## [DATA EXTRACT]
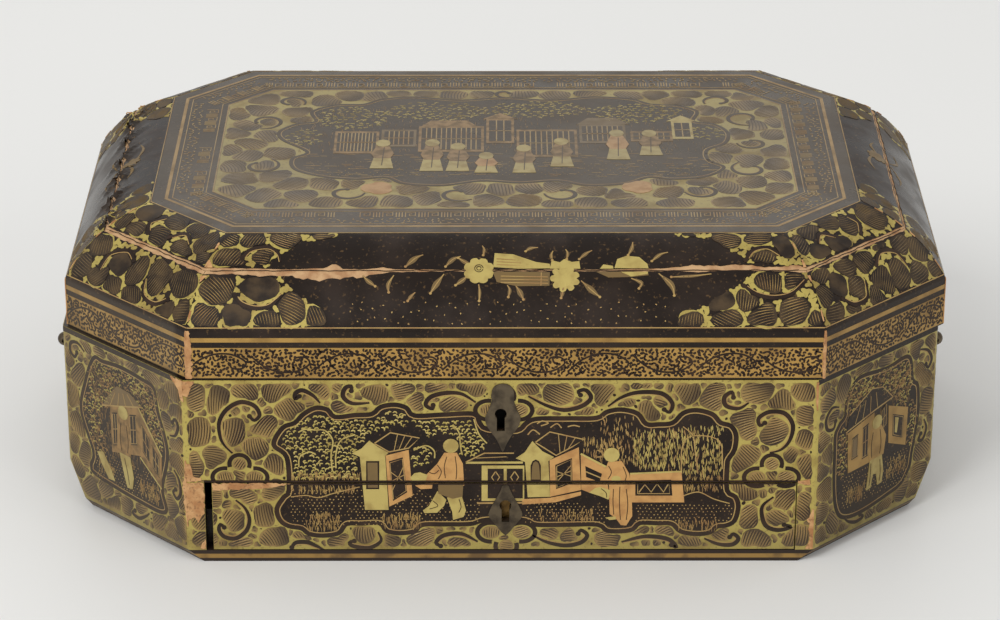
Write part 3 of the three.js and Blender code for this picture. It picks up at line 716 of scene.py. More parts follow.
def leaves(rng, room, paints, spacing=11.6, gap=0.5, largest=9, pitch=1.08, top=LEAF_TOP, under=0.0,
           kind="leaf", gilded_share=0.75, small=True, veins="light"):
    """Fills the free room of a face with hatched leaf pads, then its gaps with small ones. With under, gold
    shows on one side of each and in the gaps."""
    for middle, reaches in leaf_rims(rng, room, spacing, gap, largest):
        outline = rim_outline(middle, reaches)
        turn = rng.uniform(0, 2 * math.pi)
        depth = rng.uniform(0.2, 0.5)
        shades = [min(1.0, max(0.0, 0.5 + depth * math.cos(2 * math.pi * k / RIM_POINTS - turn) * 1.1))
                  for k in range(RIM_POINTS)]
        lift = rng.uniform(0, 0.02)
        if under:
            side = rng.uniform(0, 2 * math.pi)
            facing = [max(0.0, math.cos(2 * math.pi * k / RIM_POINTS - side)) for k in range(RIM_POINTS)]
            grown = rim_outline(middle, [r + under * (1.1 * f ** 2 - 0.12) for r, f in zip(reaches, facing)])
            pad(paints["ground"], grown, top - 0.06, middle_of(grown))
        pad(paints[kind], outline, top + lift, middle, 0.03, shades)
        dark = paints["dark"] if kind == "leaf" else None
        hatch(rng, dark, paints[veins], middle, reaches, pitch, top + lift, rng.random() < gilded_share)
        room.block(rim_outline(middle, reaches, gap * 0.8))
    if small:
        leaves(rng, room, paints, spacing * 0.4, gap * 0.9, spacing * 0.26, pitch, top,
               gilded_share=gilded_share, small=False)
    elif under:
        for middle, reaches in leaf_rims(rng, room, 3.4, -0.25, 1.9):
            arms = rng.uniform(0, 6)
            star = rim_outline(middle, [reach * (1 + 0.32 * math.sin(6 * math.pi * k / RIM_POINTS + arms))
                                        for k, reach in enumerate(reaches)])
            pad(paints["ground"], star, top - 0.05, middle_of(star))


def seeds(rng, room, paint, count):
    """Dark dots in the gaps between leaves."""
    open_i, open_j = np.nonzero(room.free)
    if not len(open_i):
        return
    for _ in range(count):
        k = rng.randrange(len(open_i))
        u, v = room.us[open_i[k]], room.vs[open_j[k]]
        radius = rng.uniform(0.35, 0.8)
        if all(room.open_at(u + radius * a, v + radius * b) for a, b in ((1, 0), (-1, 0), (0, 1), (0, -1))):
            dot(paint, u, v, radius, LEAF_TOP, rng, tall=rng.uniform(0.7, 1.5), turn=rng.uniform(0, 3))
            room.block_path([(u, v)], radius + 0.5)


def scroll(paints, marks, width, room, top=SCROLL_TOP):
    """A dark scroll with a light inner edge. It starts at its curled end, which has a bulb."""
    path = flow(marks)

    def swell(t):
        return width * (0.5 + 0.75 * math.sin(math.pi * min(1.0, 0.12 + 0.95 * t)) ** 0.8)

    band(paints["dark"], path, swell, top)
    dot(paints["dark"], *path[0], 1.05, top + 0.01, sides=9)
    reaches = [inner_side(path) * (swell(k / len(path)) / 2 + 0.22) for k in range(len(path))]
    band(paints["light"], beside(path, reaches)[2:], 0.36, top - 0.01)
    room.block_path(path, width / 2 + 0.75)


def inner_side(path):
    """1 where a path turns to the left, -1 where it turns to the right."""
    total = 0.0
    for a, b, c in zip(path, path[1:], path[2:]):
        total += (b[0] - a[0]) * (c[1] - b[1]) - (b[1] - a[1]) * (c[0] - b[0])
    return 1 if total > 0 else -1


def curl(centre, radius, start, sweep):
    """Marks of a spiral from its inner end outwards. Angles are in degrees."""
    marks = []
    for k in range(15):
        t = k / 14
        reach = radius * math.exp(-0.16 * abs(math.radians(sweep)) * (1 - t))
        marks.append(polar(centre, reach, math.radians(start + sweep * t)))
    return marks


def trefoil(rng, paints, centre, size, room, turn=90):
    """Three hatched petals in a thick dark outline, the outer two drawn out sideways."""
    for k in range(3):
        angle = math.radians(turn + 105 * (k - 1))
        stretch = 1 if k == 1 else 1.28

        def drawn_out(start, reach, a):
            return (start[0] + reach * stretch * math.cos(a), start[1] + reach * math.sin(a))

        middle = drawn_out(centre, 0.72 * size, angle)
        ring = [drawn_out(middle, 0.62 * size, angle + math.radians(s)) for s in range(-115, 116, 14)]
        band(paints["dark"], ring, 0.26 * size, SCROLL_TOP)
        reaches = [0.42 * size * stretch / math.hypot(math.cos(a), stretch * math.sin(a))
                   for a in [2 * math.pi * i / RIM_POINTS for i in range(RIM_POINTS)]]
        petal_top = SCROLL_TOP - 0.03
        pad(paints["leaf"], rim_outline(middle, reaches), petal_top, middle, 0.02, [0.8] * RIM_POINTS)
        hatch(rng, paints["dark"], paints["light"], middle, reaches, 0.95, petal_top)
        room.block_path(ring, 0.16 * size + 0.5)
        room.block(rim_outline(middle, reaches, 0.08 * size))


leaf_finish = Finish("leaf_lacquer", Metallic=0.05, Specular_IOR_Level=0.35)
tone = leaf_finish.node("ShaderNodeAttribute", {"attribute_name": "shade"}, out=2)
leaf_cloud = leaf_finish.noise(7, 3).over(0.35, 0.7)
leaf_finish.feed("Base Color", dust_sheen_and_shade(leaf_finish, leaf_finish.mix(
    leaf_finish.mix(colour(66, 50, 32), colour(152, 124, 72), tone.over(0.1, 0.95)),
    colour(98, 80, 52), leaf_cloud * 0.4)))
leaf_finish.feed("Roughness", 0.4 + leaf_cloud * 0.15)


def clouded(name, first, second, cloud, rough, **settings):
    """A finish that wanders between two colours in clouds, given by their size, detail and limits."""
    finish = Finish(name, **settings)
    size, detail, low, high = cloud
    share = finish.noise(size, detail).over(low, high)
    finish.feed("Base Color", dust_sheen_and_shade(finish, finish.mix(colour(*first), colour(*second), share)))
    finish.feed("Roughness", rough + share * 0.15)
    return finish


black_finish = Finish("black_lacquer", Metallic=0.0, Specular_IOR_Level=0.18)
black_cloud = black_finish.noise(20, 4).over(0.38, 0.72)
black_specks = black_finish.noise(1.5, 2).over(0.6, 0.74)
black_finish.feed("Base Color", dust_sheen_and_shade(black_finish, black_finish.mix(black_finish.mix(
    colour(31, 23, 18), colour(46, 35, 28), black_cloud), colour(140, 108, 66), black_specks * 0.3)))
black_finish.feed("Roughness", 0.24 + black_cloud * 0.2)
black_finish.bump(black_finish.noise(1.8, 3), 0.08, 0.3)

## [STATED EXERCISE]
Each line of the material should be duplicated exactly, please.

## [IN RESPONSE]
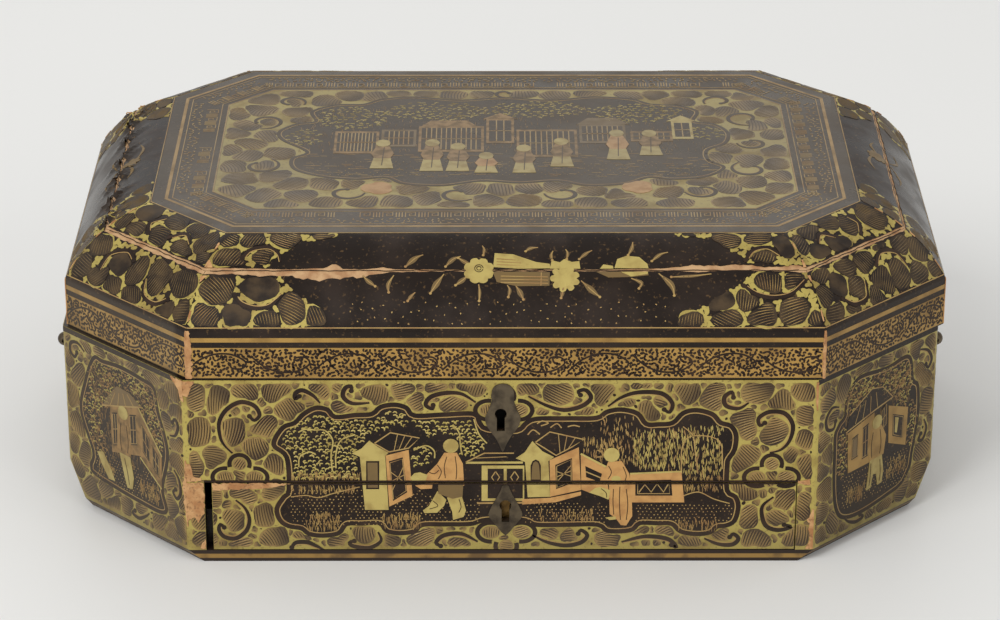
Write part 3 of the three.js and Blender code for this picture. It picks up at line 716 of scene.py. More parts follow.
def leaves(rng, room, paints, spacing=11.6, gap=0.5, largest=9, pitch=1.08, top=LEAF_TOP, under=0.0,
           kind="leaf", gilded_share=0.75, small=True, veins="light"):
    """Fills the free room of a face with hatched leaf pads, then its gaps with small ones. With under, gold
    shows on one side of each and in the gaps."""
    for middle, reaches in leaf_rims(rng, room, spacing, gap, largest):
        outline = rim_outline(middle, reaches)
        turn = rng.uniform(0, 2 * math.pi)
        depth = rng.uniform(0.2, 0.5)
        shades = [min(1.0, max(0.0, 0.5 + depth * math.cos(2 * math.pi * k / RIM_POINTS - turn) * 1.1))
                  for k in range(RIM_POINTS)]
        lift = rng.uniform(0, 0.02)
        if under:
            side = rng.uniform(0, 2 * math.pi)
            facing = [max(0.0, math.cos(2 * math.pi * k / RIM_POINTS - side)) for k in range(RIM_POINTS)]
            grown = rim_outline(middle, [r + under * (1.1 * f ** 2 - 0.12) for r, f in zip(reaches, facing)])
            pad(paints["ground"], grown, top - 0.06, middle_of(grown))
        pad(paints[kind], outline, top + lift, middle, 0.03, shades)
        dark = paints["dark"] if kind == "leaf" else None
        hatch(rng, dark, paints[veins], middle, reaches, pitch, top + lift, rng.random() < gilded_share)
        room.block(rim_outline(middle, reaches, gap * 0.8))
    if small:
        leaves(rng, room, paints, spacing * 0.4, gap * 0.9, spacing * 0.26, pitch, top,
               gilded_share=gilded_share, small=False)
    elif under:
        for middle, reaches in leaf_rims(rng, room, 3.4, -0.25, 1.9):
            arms = rng.uniform(0, 6)
            star = rim_outline(middle, [reach * (1 + 0.32 * math.sin(6 * math.pi * k / RIM_POINTS + arms))
                                        for k, reach in enumerate(reaches)])
            pad(paints["ground"], star, top - 0.05, middle_of(star))


def seeds(rng, room, paint, count):
    """Dark dots in the gaps between leaves."""
    open_i, open_j = np.nonzero(room.free)
    if not len(open_i):
        return
    for _ in range(count):
        k = rng.randrange(len(open_i))
        u, v = room.us[open_i[k]], room.vs[open_j[k]]
        radius = rng.uniform(0.35, 0.8)
        if all(room.open_at(u + radius * a, v + radius * b) for a, b in ((1, 0), (-1, 0), (0, 1), (0, -1))):
            dot(paint, u, v, radius, LEAF_TOP, rng, tall=rng.uniform(0.7, 1.5), turn=rng.uniform(0, 3))
            room.block_path([(u, v)], radius + 0.5)


def scroll(paints, marks, width, room, top=SCROLL_TOP):
    """A dark scroll with a light inner edge. It starts at its curled end, which has a bulb."""
    path = flow(marks)

    def swell(t):
        return width * (0.5 + 0.75 * math.sin(math.pi * min(1.0, 0.12 + 0.95 * t)) ** 0.8)

    band(paints["dark"], path, swell, top)
    dot(paints["dark"], *path[0], 1.05, top + 0.01, sides=9)
    reaches = [inner_side(path) * (swell(k / len(path)) / 2 + 0.22) for k in range(len(path))]
    band(paints["light"], beside(path, reaches)[2:], 0.36, top - 0.01)
    room.block_path(path, width / 2 + 0.75)


def inner_side(path):
    """1 where a path turns to the left, -1 where it turns to the right."""
    total = 0.0
    for a, b, c in zip(path, path[1:], path[2:]):
        total += (b[0] - a[0]) * (c[1] - b[1]) - (b[1] - a[1]) * (c[0] - b[0])
    return 1 if total > 0 else -1


def curl(centre, radius, start, sweep):
    """Marks of a spiral from its inner end outwards. Angles are in degrees."""
    marks = []
    for k in range(15):
        t = k / 14
        reach = radius * math.exp(-0.16 * abs(math.radians(sweep)) * (1 - t))
        marks.append(polar(centre, reach, math.radians(start + sweep * t)))
    return marks


def trefoil(rng, paints, centre, size, room, turn=90):
    """Three hatched petals in a thick dark outline, the outer two drawn out sideways."""
    for k in range(3):
        angle = math.radians(turn + 105 * (k - 1))
        stretch = 1 if k == 1 else 1.28

        def drawn_out(start, reach, a):
            return (start[0] + reach * stretch * math.cos(a), start[1] + reach * math.sin(a))

        middle = drawn_out(centre, 0.72 * size, angle)
        ring = [drawn_out(middle, 0.62 * size, angle + math.radians(s)) for s in range(-115, 116, 14)]
        band(paints["dark"], ring, 0.26 * size, SCROLL_TOP)
        reaches = [0.42 * size * stretch / math.hypot(math.cos(a), stretch * math.sin(a))
                   for a in [2 * math.pi * i / RIM_POINTS for i in range(RIM_POINTS)]]
        petal_top = SCROLL_TOP - 0.03
        pad(paints["leaf"], rim_outline(middle, reaches), petal_top, middle, 0.02, [0.8] * RIM_POINTS)
        hatch(rng, paints["dark"], paints["light"], middle, reaches, 0.95, petal_top)
        room.block_path(ring, 0.16 * size + 0.5)
        room.block(rim_outline(middle, reaches, 0.08 * size))


leaf_finish = Finish("leaf_lacquer", Metallic=0.05, Specular_IOR_Level=0.35)
tone = leaf_finish.node("ShaderNodeAttribute", {"attribute_name": "shade"}, out=2)
leaf_cloud = leaf_finish.noise(7, 3).over(0.35, 0.7)
leaf_finish.feed("Base Color", dust_sheen_and_shade(leaf_finish, leaf_finish.mix(
    leaf_finish.mix(colour(66, 50, 32), colour(152, 124, 72), tone.over(0.1, 0.95)),
    colour(98, 80, 52), leaf_cloud * 0.4)))
leaf_finish.feed("Roughness", 0.4 + leaf_cloud * 0.15)


def clouded(name, first, second, cloud, rough, **settings):
    """A finish that wanders between two colours in clouds, given by their size, detail and limits."""
    finish = Finish(name, **settings)
    size, detail, low, high = cloud
    share = finish.noise(size, detail).over(low, high)
    finish.feed("Base Color", dust_sheen_and_shade(finish, finish.mix(colour(*first), colour(*second), share)))
    finish.feed("Roughness", rough + share * 0.15)
    return finish


black_finish = Finish("black_lacquer", Metallic=0.0, Specular_IOR_Level=0.18)
black_cloud = black_finish.noise(20, 4).over(0.38, 0.72)
black_specks = black_finish.noise(1.5, 2).over(0.6, 0.74)
black_finish.feed("Base Color", dust_sheen_and_shade(black_finish, black_finish.mix(black_finish.mix(
    colour(31, 23, 18), colour(46, 35, 28), black_cloud), colour(140, 108, 66), black_specks * 0.3)))
black_finish.feed("Roughness", 0.24 + black_cloud * 0.2)
black_finish.bump(black_finish.noise(1.8, 3), 0.08, 0.3)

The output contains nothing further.